* INFORMATION PROVIDED *
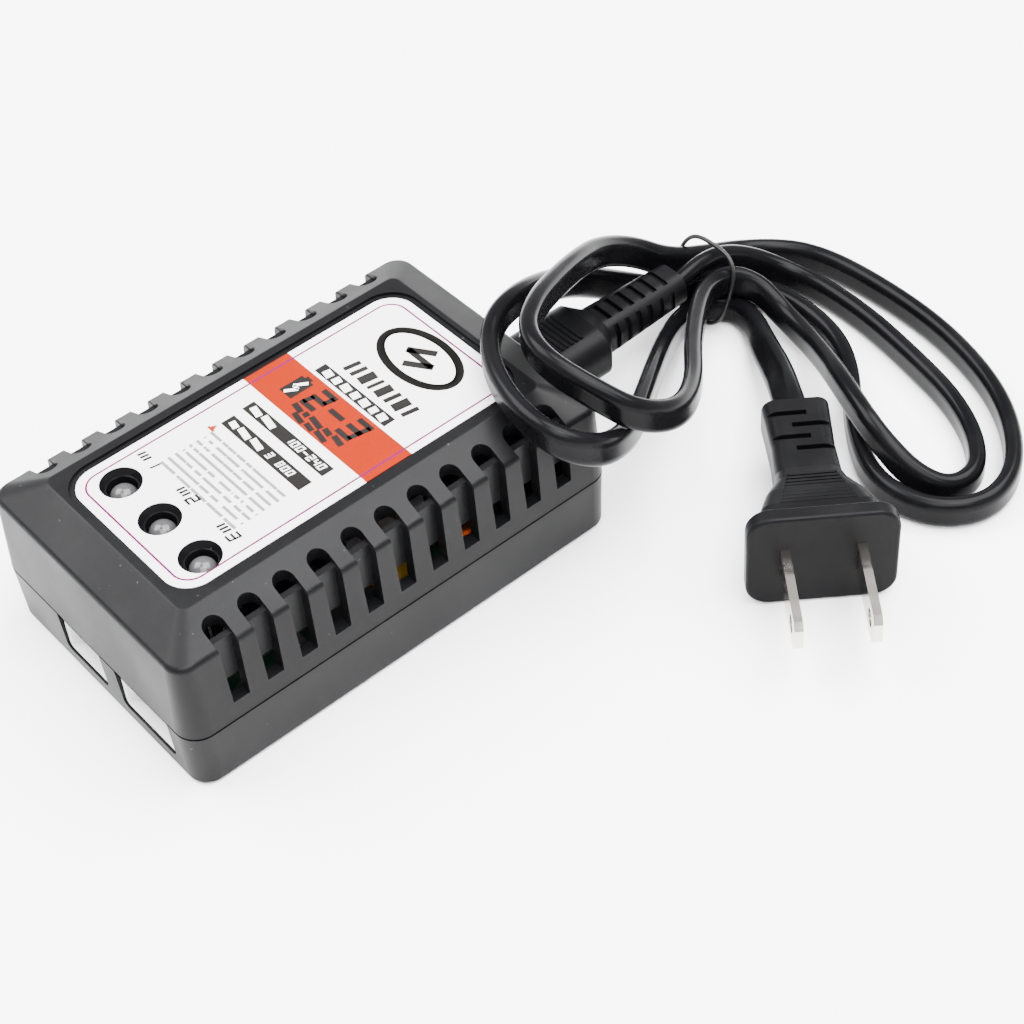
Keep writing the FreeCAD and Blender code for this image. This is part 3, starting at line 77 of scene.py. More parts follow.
# ------------------------------------------------------------------ shader graph
class Graph:
    """Short way to write one material's node tree."""

    def __init__(self, name: str) -> None:
        """Start an empty material.

        Args:
            name: the material's name.
        """
        self.material = bpy.data.materials.new(name)
        self.material.use_nodes = True
        self.tree = self.material.node_tree
        self.tree.nodes.clear()
        self.output = self.tree.nodes.new("ShaderNodeOutputMaterial")

    def put(self, value: "Socket | float | tuple", target: Socket) -> None:
        """Link a socket, or set a constant, on an input.

        Args:
            value: a socket, a number or a tuple.
            target: the input that takes it.
        """
        if isinstance(value, bpy.types.NodeSocket):
            self.tree.links.new(value, target)
        else:
            target.default_value = value

    def node(self, kind: str, **inputs: "Socket | float | tuple") -> bpy.types.Node:
        """Add a node and fill its named inputs.

        Args:
            kind: the node's type name.
            inputs: input names, with underscores for blanks, and their values.

        Returns:
            The new node.
        """
        made = self.tree.nodes.new(kind)
        for name, value in inputs.items():
            self.put(value, made.inputs[name.replace("_", " ")])
        return made

    def math(self, op: Op, first: "Socket | float", second: "Socket | float" = 0.0) -> Socket:
        """Combine two values.

        Args:
            op: the operation.
            first: first value.
            second: second value, unused by one-sided operations.

        Returns:
            The result.
        """
        made = self.tree.nodes.new("ShaderNodeMath")
        made.operation = op.value
        self.put(first, made.inputs[0])
        self.put(second, made.inputs[1])
        return made.outputs[0]

    def coords(self) -> tuple[Socket, Socket, Socket, Socket]:
        """Object coordinates in millimetres.

        Returns:
            The whole vector, then x, y and z.
        """
        source = self.tree.nodes.new("ShaderNodeTexCoord")
        scale = self.tree.nodes.new("ShaderNodeVectorMath")
        scale.operation = "SCALE"
        scale.inputs["Scale"].default_value = 1.0 / MM
        self.tree.links.new(source.outputs["Object"], scale.inputs[0])
        split = self.node("ShaderNodeSeparateXYZ", Vector=scale.outputs[0])
        return scale.outputs[0], split.outputs[0], split.outputs[1], split.outputs[2]

    def noise(self, vector: Socket, scale: float, detail: float = 2.0) -> Socket:
        """Smooth noise from 0 to 1.

        Args:
            vector: where to read it.
            scale: features per millimetre.
            detail: octaves.

        Returns:
            The noise value.
        """
        made = self.node("ShaderNodeTexNoise", Vector=vector, Scale=scale, Detail=detail)
        return made.outputs[0]

    def ramp(self, value: Socket, low: float, high: float, to_low: float, to_high: float) -> Socket:
        """Map one range to another, smoothly and clamped.

        Args:
            value: what to map.
            low: start of the input range.
            high: end of the input range.
            to_low: output at the start.
            to_high: output at the end.

        Returns:
            The mapped value.
        """
        made = self.tree.nodes.new("ShaderNodeMapRange")
        made.interpolation_type = "SMOOTHSTEP"
        for number, entry in enumerate((value, low, high, to_low, to_high)):
            self.put(entry, made.inputs[number])
        return made.outputs[0]

    def mix(self, fac: "Socket | float", first: "Socket | Color", second: "Socket | Color") -> Socket:
        """Mix two colours.

        Args:
            fac: 0 for the first, 1 for the second.
            first: a colour.
            second: a colour.

        Returns:
            The mixed colour.
        """
        made = self.tree.nodes.new("ShaderNodeMix")
        made.data_type = "RGBA"
        self.put(fac, made.inputs[0])
        for entry, target in ((first, made.inputs[6]), (second, made.inputs[7])):
            self.put((*entry, 1.0) if isinstance(entry, tuple) else entry, target)
        return made.outputs[2]

    def bump(self, height: Socket, strength: float, distance: float) -> Socket:
        """Bump from a height.

        Args:
            height: the height value.
            strength: 0 to 1.
            distance: height of a full step, in metres.

        Returns:
            The bent normal.
        """
        made = self.node("ShaderNodeBump", Strength=strength, Distance=distance, Height=height)
        return made.outputs[0]

    def box_mask(self, x: Socket, y: Socket, low: tuple, high: tuple, soft: float = 0.05) -> Socket:
        """1 inside a rectangle, 0 outside.

        Args:
            x: first coordinate.
            y: second coordinate.
            low: lower corner.
            high: upper corner.
            soft: width of the edge.

        Returns:
            The mask.
        """
        result: "Socket | float" = 1.0
        for value, start, end in ((x, low[0], high[0]), (y, low[1], high[1])):
            rise = self.ramp(value, start - soft, start + soft, 0.0, 1.0)
            fall = self.ramp(value, end - soft, end + soft, 1.0, 0.0)
            result = self.math(Op.MUL, result, self.math(Op.MUL, rise, fall))
        return result

    def round_box(self, x: Socket, y: Socket, half_x: float, half_y: float, radius: float) -> Socket:
        """Signed distance to a rounded rectangle about the origin.

        Args:
            x: first coordinate.
            y: second coordinate.
            half_x: half width.
            half_y: half height.
            radius: corner radius.

        Returns:
            The distance, negative inside.
        """
        across = self.math(Op.SUB, self.math(Op.ABS, x), half_x - radius)
        along = self.math(Op.SUB, self.math(Op.ABS, y), half_y - radius)
        out_x = self.math(Op.MAX, across, 0.0)
        out_y = self.math(Op.MAX, along, 0.0)
        square = self.math(Op.ADD, self.math(Op.MUL, out_x, out_x), self.math(Op.MUL, out_y, out_y))
        inside = self.math(Op.MIN, self.math(Op.MAX, across, along), 0.0)
        return self.math(Op.SUB, self.math(Op.ADD, self.math(Op.ROOT, square), inside), radius)

    def finish(self, **inputs: "Socket | float | tuple") -> bpy.types.Material:
        """Close the material with one surface shader.

        Args:
            inputs: inputs of the surface shader.

        Returns:
            The finished material.
        """
        shader = self.node("ShaderNodeBsdfPrincipled", **inputs)
        self.tree.links.new(shader.outputs[0], self.output.inputs[0])
        return self.material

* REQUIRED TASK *
Print the material once more, exactly.

* SOLUTION *
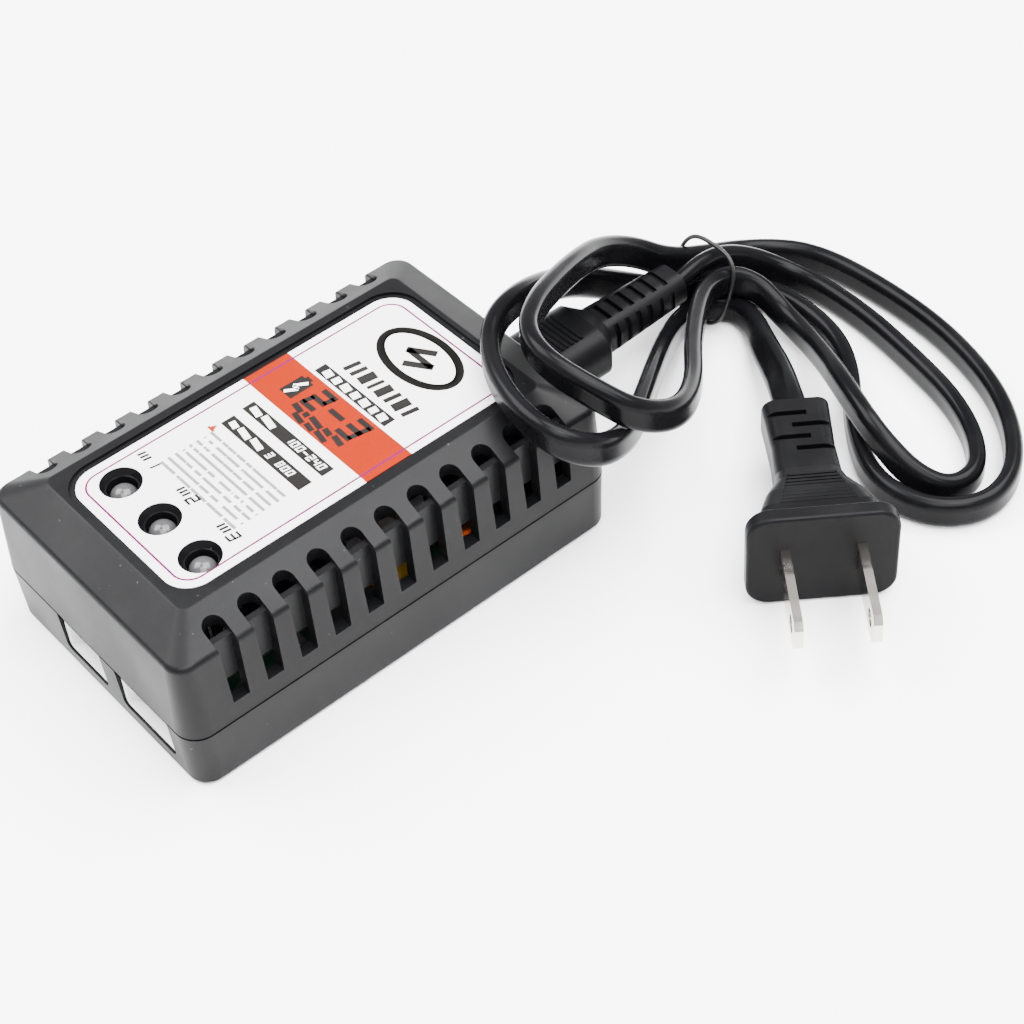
Keep writing the FreeCAD and Blender code for this image. This is part 3, starting at line 77 of scene.py. More parts follow.
# ------------------------------------------------------------------ shader graph
class Graph:
    """Short way to write one material's node tree."""

    def __init__(self, name: str) -> None:
        """Start an empty material.

        Args:
            name: the material's name.
        """
        self.material = bpy.data.materials.new(name)
        self.material.use_nodes = True
        self.tree = self.material.node_tree
        self.tree.nodes.clear()
        self.output = self.tree.nodes.new("ShaderNodeOutputMaterial")

    def put(self, value: "Socket | float | tuple", target: Socket) -> None:
        """Link a socket, or set a constant, on an input.

        Args:
            value: a socket, a number or a tuple.
            target: the input that takes it.
        """
        if isinstance(value, bpy.types.NodeSocket):
            self.tree.links.new(value, target)
        else:
            target.default_value = value

    def node(self, kind: str, **inputs: "Socket | float | tuple") -> bpy.types.Node:
        """Add a node and fill its named inputs.

        Args:
            kind: the node's type name.
            inputs: input names, with underscores for blanks, and their values.

        Returns:
            The new node.
        """
        made = self.tree.nodes.new(kind)
        for name, value in inputs.items():
            self.put(value, made.inputs[name.replace("_", " ")])
        return made

    def math(self, op: Op, first: "Socket | float", second: "Socket | float" = 0.0) -> Socket:
        """Combine two values.

        Args:
            op: the operation.
            first: first value.
            second: second value, unused by one-sided operations.

        Returns:
            The result.
        """
        made = self.tree.nodes.new("ShaderNodeMath")
        made.operation = op.value
        self.put(first, made.inputs[0])
        self.put(second, made.inputs[1])
        return made.outputs[0]

    def coords(self) -> tuple[Socket, Socket, Socket, Socket]:
        """Object coordinates in millimetres.

        Returns:
            The whole vector, then x, y and z.
        """
        source = self.tree.nodes.new("ShaderNodeTexCoord")
        scale = self.tree.nodes.new("ShaderNodeVectorMath")
        scale.operation = "SCALE"
        scale.inputs["Scale"].default_value = 1.0 / MM
        self.tree.links.new(source.outputs["Object"], scale.inputs[0])
        split = self.node("ShaderNodeSeparateXYZ", Vector=scale.outputs[0])
        return scale.outputs[0], split.outputs[0], split.outputs[1], split.outputs[2]

    def noise(self, vector: Socket, scale: float, detail: float = 2.0) -> Socket:
        """Smooth noise from 0 to 1.

        Args:
            vector: where to read it.
            scale: features per millimetre.
            detail: octaves.

        Returns:
            The noise value.
        """
        made = self.node("ShaderNodeTexNoise", Vector=vector, Scale=scale, Detail=detail)
        return made.outputs[0]

    def ramp(self, value: Socket, low: float, high: float, to_low: float, to_high: float) -> Socket:
        """Map one range to another, smoothly and clamped.

        Args:
            value: what to map.
            low: start of the input range.
            high: end of the input range.
            to_low: output at the start.
            to_high: output at the end.

        Returns:
            The mapped value.
        """
        made = self.tree.nodes.new("ShaderNodeMapRange")
        made.interpolation_type = "SMOOTHSTEP"
        for number, entry in enumerate((value, low, high, to_low, to_high)):
            self.put(entry, made.inputs[number])
        return made.outputs[0]

    def mix(self, fac: "Socket | float", first: "Socket | Color", second: "Socket | Color") -> Socket:
        """Mix two colours.

        Args:
            fac: 0 for the first, 1 for the second.
            first: a colour.
            second: a colour.

        Returns:
            The mixed colour.
        """
        made = self.tree.nodes.new("ShaderNodeMix")
        made.data_type = "RGBA"
        self.put(fac, made.inputs[0])
        for entry, target in ((first, made.inputs[6]), (second, made.inputs[7])):
            self.put((*entry, 1.0) if isinstance(entry, tuple) else entry, target)
        return made.outputs[2]

    def bump(self, height: Socket, strength: float, distance: float) -> Socket:
        """Bump from a height.

        Args:
            height: the height value.
            strength: 0 to 1.
            distance: height of a full step, in metres.

        Returns:
            The bent normal.
        """
        made = self.node("ShaderNodeBump", Strength=strength, Distance=distance, Height=height)
        return made.outputs[0]

    def box_mask(self, x: Socket, y: Socket, low: tuple, high: tuple, soft: float = 0.05) -> Socket:
        """1 inside a rectangle, 0 outside.

        Args:
            x: first coordinate.
            y: second coordinate.
            low: lower corner.
            high: upper corner.
            soft: width of the edge.

        Returns:
            The mask.
        """
        result: "Socket | float" = 1.0
        for value, start, end in ((x, low[0], high[0]), (y, low[1], high[1])):
            rise = self.ramp(value, start - soft, start + soft, 0.0, 1.0)
            fall = self.ramp(value, end - soft, end + soft, 1.0, 0.0)
            result = self.math(Op.MUL, result, self.math(Op.MUL, rise, fall))
        return result

    def round_box(self, x: Socket, y: Socket, half_x: float, half_y: float, radius: float) -> Socket:
        """Signed distance to a rounded rectangle about the origin.

        Args:
            x: first coordinate.
            y: second coordinate.
            half_x: half width.
            half_y: half height.
            radius: corner radius.

        Returns:
            The distance, negative inside.
        """
        across = self.math(Op.SUB, self.math(Op.ABS, x), half_x - radius)
        along = self.math(Op.SUB, self.math(Op.ABS, y), half_y - radius)
        out_x = self.math(Op.MAX, across, 0.0)
        out_y = self.math(Op.MAX, along, 0.0)
        square = self.math(Op.ADD, self.math(Op.MUL, out_x, out_x), self.math(Op.MUL, out_y, out_y))
        inside = self.math(Op.MIN, self.math(Op.MAX, across, along), 0.0)
        return self.math(Op.SUB, self.math(Op.ADD, self.math(Op.ROOT, square), inside), radius)

    def finish(self, **inputs: "Socket | float | tuple") -> bpy.types.Material:
        """Close the material with one surface shader.

        Args:
            inputs: inputs of the surface shader.

        Returns:
            The finished material.
        """
        shader = self.node("ShaderNodeBsdfPrincipled", **inputs)
        self.tree.links.new(shader.outputs[0], self.output.inputs[0])
        return self.material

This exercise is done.